• _DATA PROVIDED_:
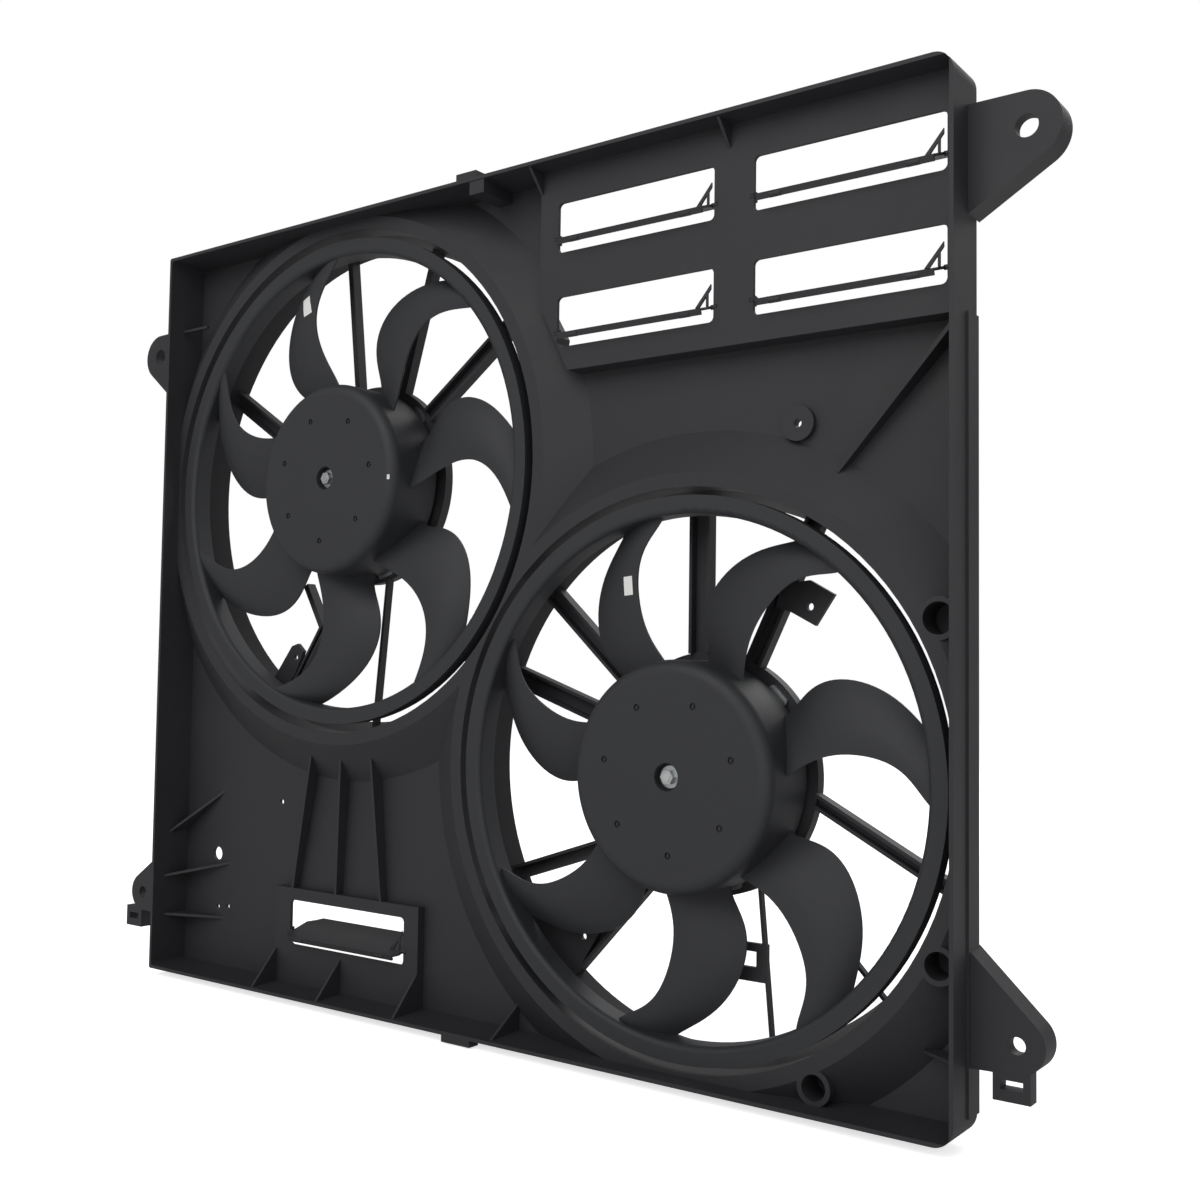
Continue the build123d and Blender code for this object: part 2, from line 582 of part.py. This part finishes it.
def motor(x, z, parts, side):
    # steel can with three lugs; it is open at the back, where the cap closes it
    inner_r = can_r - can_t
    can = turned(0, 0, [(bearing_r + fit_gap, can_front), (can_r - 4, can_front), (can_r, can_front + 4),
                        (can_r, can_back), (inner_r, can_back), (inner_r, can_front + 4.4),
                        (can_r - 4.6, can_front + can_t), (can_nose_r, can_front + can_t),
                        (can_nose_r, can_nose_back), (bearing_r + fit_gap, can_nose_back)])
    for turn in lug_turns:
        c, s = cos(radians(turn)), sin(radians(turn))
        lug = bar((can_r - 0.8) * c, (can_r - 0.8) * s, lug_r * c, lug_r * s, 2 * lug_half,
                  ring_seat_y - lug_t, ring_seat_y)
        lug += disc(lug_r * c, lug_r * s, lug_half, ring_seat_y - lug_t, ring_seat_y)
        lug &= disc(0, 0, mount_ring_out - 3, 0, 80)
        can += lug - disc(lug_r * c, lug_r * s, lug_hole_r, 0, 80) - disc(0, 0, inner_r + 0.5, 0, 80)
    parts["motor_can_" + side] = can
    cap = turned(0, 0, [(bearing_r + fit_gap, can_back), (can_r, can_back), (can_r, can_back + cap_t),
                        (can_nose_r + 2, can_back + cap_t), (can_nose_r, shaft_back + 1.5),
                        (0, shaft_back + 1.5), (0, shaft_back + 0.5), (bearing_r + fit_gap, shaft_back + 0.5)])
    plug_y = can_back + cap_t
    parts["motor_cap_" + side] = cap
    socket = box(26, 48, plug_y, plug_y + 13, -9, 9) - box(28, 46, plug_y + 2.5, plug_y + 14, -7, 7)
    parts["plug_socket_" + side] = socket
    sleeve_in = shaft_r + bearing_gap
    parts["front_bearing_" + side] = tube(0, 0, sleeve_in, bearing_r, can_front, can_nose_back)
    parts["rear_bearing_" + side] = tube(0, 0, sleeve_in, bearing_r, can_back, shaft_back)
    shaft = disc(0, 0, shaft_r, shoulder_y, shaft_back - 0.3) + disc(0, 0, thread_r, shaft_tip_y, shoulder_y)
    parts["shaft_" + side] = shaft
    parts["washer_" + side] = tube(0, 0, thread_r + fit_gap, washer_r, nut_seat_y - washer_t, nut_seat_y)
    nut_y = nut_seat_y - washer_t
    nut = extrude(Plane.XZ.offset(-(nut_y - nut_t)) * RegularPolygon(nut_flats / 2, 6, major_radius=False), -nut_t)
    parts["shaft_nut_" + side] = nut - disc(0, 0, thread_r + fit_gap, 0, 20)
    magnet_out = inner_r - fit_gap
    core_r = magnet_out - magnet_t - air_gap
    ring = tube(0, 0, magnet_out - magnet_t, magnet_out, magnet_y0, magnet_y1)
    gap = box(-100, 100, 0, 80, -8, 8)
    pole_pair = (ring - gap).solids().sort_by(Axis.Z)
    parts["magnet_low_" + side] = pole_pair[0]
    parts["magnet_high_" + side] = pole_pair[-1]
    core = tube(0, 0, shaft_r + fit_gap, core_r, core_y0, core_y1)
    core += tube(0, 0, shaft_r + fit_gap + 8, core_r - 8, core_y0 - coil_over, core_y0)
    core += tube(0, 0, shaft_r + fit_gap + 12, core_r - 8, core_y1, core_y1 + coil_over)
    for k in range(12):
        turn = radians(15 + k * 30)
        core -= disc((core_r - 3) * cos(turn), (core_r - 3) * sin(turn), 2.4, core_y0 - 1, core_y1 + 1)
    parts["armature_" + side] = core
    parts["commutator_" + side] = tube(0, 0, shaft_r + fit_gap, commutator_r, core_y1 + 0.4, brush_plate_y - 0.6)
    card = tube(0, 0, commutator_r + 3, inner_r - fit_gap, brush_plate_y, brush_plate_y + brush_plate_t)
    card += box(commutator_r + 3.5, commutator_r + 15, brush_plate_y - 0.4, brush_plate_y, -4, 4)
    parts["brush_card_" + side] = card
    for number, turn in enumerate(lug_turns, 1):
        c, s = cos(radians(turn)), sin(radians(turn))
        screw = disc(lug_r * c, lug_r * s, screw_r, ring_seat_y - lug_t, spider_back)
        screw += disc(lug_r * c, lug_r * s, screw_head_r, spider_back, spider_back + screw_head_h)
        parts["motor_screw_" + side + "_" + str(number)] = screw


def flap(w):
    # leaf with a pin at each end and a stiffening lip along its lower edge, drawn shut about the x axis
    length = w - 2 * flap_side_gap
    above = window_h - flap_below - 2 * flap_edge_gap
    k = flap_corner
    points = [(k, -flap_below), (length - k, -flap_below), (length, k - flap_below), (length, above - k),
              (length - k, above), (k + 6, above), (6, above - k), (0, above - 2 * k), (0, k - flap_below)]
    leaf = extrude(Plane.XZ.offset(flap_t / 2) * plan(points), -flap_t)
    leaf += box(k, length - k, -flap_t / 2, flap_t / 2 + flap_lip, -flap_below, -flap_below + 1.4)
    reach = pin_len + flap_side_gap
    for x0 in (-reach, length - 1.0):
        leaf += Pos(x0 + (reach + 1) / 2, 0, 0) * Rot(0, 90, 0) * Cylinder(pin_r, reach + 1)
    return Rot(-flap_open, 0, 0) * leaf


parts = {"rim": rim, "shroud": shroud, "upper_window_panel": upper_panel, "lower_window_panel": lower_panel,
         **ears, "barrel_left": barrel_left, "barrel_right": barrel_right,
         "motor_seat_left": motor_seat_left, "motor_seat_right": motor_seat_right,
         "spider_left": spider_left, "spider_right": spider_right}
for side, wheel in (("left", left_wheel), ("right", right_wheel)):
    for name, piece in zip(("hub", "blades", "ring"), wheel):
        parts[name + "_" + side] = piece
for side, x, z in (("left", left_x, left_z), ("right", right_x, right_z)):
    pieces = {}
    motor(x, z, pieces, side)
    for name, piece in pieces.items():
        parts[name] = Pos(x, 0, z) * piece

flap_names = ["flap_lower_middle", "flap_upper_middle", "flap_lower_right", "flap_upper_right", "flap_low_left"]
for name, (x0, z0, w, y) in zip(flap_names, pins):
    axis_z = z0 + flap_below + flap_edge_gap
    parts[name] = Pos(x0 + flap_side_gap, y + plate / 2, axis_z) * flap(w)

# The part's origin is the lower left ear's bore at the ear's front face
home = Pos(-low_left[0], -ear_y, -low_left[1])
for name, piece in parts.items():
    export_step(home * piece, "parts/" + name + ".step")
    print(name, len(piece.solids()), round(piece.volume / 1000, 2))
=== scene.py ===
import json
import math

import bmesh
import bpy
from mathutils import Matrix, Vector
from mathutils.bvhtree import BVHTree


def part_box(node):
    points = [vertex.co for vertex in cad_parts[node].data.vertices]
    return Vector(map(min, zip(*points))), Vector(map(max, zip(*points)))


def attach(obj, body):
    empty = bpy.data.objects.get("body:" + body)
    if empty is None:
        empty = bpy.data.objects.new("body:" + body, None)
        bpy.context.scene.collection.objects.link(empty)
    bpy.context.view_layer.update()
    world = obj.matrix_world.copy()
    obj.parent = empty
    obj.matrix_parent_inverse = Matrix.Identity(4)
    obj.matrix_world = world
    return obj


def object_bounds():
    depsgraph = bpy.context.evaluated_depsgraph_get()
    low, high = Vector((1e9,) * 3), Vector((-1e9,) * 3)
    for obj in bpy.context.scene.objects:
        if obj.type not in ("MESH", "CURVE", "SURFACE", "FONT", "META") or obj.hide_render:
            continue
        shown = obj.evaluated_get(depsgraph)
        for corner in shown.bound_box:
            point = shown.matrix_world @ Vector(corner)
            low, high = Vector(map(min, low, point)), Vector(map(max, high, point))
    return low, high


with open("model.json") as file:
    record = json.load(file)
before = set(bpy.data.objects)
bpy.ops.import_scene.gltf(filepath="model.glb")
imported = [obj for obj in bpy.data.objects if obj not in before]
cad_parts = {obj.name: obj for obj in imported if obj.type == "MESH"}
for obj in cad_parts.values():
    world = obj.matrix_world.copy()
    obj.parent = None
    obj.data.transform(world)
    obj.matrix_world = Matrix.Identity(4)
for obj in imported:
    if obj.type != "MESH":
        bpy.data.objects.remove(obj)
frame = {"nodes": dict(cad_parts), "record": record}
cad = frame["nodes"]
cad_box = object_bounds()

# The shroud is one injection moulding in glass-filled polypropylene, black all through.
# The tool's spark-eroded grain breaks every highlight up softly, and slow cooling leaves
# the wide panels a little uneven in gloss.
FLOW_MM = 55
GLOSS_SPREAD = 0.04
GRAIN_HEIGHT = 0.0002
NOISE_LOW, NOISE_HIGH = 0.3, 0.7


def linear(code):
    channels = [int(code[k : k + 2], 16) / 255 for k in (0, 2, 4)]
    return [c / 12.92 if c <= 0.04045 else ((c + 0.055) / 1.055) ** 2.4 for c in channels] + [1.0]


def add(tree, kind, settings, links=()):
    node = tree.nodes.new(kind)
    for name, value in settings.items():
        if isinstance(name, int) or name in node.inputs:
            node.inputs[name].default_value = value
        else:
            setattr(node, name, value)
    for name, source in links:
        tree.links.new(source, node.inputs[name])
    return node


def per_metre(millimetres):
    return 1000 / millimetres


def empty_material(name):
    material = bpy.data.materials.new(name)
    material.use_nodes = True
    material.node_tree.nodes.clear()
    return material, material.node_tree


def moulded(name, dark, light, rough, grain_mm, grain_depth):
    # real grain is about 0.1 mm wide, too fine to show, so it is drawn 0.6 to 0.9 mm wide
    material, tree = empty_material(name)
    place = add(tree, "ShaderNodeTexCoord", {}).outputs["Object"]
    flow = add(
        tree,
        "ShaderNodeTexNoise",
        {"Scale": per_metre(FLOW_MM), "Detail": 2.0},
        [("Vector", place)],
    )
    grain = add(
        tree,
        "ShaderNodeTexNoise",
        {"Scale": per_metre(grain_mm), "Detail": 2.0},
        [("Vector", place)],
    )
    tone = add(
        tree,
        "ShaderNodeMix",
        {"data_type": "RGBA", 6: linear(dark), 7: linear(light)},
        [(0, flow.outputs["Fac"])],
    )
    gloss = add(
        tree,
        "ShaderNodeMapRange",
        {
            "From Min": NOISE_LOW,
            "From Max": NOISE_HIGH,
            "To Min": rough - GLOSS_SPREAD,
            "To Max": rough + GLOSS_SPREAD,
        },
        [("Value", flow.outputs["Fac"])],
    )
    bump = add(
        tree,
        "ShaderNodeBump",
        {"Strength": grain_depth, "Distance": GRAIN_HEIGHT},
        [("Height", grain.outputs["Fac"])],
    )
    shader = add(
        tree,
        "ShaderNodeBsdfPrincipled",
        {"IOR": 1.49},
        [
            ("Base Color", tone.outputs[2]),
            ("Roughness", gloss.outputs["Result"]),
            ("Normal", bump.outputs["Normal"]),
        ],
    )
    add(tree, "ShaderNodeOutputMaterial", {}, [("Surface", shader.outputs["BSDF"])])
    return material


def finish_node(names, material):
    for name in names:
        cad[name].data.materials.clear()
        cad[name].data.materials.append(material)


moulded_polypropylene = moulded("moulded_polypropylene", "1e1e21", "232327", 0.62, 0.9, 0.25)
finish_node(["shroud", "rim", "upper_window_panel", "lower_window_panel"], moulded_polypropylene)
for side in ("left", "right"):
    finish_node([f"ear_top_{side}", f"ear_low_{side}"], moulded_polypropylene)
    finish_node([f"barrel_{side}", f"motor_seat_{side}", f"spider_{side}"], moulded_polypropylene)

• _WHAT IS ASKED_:
Return the lines from the line with "low, high = Vector((1e9,)" through the line with "return [c /", inclusive, exactly as they stand, and nothing else.

• _IN RESPONSE_:
    low, high = Vector((1e9,) * 3), Vector((-1e9,) * 3)
    for obj in bpy.context.scene.objects:
        if obj.type not in ("MESH", "CURVE", "SURFACE", "FONT", "META") or obj.hide_render:
            continue
        shown = obj.evaluated_get(depsgraph)
        for corner in shown.bound_box:
            point = shown.matrix_world @ Vector(corner)
            low, high = Vector(map(min, low, point)), Vector(map(max, high, point))
    return low, high


with open("model.json") as file:
    record = json.load(file)
before = set(bpy.data.objects)
bpy.ops.import_scene.gltf(filepath="model.glb")
imported = [obj for obj in bpy.data.objects if obj not in before]
cad_parts = {obj.name: obj for obj in imported if obj.type == "MESH"}
for obj in cad_parts.values():
    world = obj.matrix_world.copy()
    obj.parent = None
    obj.data.transform(world)
    obj.matrix_world = Matrix.Identity(4)
for obj in imported:
    if obj.type != "MESH":
        bpy.data.objects.remove(obj)
frame = {"nodes": dict(cad_parts), "record": record}
cad = frame["nodes"]
cad_box = object_bounds()

# The shroud is one injection moulding in glass-filled polypropylene, black all through.
# The tool's spark-eroded grain breaks every highlight up softly, and slow cooling leaves
# the wide panels a little uneven in gloss.
FLOW_MM = 55
GLOSS_SPREAD = 0.04
GRAIN_HEIGHT = 0.0002
NOISE_LOW, NOISE_HIGH = 0.3, 0.7


def linear(code):
    channels = [int(code[k : k + 2], 16) / 255 for k in (0, 2, 4)]
    return [c / 12.92 if c <= 0.04045 else ((c + 0.055) / 1.055) ** 2.4 for c in channels] + [1.0]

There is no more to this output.